Quando mamãe vivia na terra, ela gostava de estender a roupa no varal, e escrevia nomes nos prendedores de roupa. Ao colocar os prendedores, orava pela pessoa cujo nome estava na sua mão. O coração sempre disposto a falar com Deus que mamãe demonstrou, é um legado muito precioso que espero aprender e transmitir a outros. Depois que ganhou uma secadora, ela passou a usar o tempo “da roupa”para ler sua Bíblia (além das muitas outras horas em que a estudava). Não tem preço a lembrança de uma mãe piedosa que aproveitava cada detalhe comum do cotidiano para atribuir a Deus a glória e amar as pessoas que pertencem a ele. Tudo tinha esse propósito.

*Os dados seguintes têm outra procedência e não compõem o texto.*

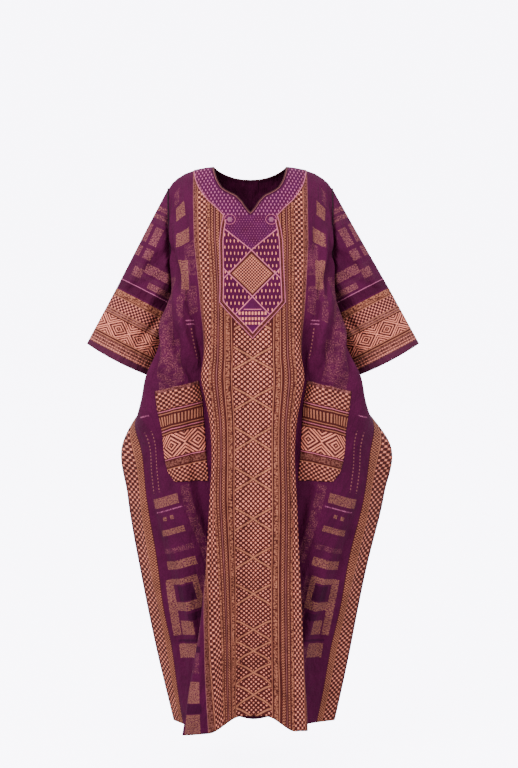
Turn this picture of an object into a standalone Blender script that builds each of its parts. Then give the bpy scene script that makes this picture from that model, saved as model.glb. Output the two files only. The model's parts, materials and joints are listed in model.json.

Além do prosaico e comum com que vivemos todo dia, a limpeza dos armários pode significar glória e tesouros. Quando minha avó comprou a casa em que mamãe passou os primeiros anos da sua vida, descobriu atrás duma parede uma grande caixa com jogo de talheres de prata do tempo da revolução americana em final do século XVIII. Tesouros diferentes e intangíveis, eu encontrei revirando as “tralhas” de minha mãe para ajudar a limpar os armários. Proponho que essa limpeza seja feita de quando em quando – sempre disposta a tirar as teias de aranha e aguentar o cheiro do tira-mofo para tornar a vida mais organizada, e dar alguns passos de generosidade enquanto melhoramos nosso próprio espaço. Nunca se sabe o quanto poderemos alargar o espaço e expandir o bem estar de outras pessoas!

Elizabeth Gomes

Um comentário:

Fábio Ribas disse...

Lindo demais, Bete. Quero que minha esposa e minhas filhas leiam este texto também. Vou ler junto com elas amanhã. Um texto tão família como este tem que ser lido todos nós juntos! Amei!